─── Dataset

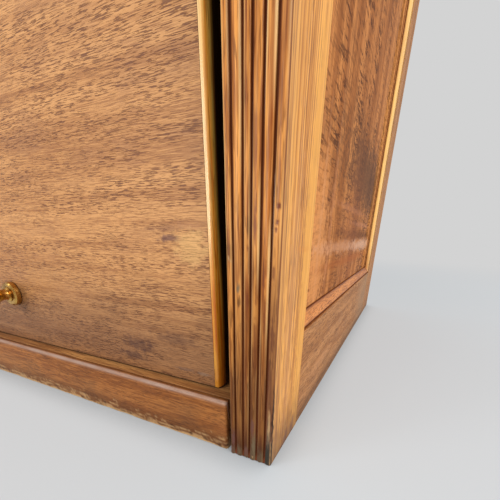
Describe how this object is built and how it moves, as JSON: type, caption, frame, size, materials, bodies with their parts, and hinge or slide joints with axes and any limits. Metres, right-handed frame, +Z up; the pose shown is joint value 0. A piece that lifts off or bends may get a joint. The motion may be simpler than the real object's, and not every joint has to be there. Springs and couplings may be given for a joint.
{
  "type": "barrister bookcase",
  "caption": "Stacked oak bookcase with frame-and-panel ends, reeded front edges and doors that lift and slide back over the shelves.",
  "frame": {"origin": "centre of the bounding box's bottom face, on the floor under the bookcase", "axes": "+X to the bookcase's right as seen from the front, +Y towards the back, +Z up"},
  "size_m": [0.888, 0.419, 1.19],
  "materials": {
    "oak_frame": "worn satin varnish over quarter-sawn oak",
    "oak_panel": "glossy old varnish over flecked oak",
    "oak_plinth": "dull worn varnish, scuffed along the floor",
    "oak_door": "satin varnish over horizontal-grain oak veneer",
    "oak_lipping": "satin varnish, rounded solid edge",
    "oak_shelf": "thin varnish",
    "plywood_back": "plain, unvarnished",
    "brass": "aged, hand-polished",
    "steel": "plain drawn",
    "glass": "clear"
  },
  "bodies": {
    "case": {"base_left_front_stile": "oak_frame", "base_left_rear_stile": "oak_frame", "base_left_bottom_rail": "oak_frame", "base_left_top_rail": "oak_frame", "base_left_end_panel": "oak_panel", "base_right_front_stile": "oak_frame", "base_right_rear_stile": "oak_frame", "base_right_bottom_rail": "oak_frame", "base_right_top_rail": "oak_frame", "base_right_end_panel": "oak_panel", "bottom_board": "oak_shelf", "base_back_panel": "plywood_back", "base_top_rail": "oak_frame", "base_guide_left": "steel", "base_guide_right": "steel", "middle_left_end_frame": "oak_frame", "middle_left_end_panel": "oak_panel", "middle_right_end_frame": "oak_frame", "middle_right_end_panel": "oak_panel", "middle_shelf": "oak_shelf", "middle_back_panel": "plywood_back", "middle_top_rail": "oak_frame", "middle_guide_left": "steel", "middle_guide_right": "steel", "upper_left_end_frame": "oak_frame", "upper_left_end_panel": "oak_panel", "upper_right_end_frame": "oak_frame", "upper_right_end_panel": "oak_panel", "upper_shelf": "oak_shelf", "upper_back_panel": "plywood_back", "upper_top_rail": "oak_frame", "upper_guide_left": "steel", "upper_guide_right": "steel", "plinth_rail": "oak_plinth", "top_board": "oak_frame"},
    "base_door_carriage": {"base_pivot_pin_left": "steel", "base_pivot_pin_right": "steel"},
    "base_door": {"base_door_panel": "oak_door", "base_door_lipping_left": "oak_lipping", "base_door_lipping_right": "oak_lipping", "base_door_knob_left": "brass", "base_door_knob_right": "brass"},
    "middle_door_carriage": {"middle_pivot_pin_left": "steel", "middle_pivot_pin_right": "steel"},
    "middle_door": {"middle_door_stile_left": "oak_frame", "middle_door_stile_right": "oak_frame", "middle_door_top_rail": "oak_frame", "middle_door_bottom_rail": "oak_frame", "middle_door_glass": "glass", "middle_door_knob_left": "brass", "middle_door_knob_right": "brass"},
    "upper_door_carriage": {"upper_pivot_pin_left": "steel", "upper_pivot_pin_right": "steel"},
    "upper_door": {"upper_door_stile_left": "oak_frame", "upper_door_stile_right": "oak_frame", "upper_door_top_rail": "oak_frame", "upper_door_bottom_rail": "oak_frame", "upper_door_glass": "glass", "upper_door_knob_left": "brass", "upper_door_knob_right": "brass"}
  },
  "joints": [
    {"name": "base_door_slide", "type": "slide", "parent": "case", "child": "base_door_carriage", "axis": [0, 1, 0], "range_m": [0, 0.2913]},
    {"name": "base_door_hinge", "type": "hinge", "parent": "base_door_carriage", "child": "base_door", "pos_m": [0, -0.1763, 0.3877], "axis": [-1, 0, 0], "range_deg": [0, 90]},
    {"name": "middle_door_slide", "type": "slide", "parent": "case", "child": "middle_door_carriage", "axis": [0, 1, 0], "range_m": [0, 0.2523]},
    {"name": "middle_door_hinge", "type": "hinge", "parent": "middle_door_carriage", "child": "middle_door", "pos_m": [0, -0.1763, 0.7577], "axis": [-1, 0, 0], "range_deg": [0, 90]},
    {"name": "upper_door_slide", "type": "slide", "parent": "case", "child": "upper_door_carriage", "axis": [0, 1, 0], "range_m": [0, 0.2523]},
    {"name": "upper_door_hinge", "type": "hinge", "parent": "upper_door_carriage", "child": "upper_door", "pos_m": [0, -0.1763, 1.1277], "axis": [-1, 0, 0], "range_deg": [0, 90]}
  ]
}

──────
─── Dataset

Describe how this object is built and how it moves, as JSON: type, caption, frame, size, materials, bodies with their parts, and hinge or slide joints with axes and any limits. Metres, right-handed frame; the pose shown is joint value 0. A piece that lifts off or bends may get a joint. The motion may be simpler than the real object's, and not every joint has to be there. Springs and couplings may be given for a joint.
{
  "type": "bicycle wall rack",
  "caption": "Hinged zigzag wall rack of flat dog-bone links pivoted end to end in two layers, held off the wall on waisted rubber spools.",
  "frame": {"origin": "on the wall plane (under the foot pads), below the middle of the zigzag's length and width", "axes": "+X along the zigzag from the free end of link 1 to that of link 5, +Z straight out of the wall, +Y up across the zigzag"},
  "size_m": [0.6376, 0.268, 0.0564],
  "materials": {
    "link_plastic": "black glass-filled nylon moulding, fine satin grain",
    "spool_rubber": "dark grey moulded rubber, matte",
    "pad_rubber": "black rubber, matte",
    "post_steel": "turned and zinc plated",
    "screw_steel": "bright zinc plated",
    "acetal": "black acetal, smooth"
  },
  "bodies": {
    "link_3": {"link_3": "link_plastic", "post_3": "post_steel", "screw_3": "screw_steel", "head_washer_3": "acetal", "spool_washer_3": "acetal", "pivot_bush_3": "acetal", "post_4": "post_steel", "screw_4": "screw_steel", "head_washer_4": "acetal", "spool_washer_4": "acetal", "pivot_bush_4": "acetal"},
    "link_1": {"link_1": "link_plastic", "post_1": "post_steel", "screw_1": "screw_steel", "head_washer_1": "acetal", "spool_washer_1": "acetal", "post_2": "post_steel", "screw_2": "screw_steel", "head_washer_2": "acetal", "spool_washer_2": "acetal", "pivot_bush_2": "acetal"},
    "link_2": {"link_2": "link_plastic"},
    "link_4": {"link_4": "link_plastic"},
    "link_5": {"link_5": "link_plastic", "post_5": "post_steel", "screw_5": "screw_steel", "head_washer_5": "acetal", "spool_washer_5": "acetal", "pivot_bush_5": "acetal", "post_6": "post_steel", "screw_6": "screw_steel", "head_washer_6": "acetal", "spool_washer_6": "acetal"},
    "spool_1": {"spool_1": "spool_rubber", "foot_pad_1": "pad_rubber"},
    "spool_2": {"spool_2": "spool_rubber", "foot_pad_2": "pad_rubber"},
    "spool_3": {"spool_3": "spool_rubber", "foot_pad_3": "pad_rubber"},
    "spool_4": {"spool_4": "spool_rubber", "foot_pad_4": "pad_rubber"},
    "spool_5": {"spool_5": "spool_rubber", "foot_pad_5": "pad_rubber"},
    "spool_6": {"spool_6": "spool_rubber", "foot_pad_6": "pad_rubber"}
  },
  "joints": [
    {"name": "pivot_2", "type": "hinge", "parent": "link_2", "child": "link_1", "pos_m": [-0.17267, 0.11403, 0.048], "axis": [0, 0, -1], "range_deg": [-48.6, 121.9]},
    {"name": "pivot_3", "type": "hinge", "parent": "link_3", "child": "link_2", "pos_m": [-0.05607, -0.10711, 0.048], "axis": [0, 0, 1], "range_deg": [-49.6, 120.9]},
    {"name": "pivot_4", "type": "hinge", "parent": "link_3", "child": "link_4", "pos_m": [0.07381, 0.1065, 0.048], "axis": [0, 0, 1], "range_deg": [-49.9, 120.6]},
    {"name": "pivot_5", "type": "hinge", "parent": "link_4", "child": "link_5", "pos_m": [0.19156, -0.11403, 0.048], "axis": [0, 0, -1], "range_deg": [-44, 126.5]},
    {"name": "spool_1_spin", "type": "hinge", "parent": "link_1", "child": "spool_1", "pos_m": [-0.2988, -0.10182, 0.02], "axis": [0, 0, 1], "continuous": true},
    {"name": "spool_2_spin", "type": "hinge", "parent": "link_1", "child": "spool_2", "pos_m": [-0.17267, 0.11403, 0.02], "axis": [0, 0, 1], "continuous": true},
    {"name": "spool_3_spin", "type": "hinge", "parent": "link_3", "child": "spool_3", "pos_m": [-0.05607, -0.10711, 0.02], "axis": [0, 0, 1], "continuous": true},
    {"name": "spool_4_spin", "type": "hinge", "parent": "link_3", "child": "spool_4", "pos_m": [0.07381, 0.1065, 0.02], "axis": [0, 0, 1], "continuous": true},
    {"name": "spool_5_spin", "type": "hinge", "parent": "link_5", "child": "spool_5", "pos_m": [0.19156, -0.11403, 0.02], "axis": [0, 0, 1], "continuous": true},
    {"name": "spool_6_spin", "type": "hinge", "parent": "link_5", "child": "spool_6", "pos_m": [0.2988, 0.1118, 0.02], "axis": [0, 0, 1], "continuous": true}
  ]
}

──────

## Requirements
Search the records for the string "Describe" and return every line in which it occurs.

## Exercise solution
Describe how this object is built and how it moves, as JSON: type, caption, frame, size, materials, bodies with their parts, and hinge or slide joints with axes and any limits. Metres, right-handed frame, +Z up; the pose shown is joint value 0. A piece that lifts off or bends may get a joint. The motion may be simpler than the real object's, and not every joint has to be there. Springs and couplings may be given for a joint.
Describe how this object is built and how it moves, as JSON: type, caption, frame, size, materials, bodies with their parts, and hinge or slide joints with axes and any limits. Metres, right-handed frame; the pose shown is joint value 0. A piece that lifts off or bends may get a joint. The motion may be simpler than the real object's, and not every joint has to be there. Springs and couplings may be given for a joint.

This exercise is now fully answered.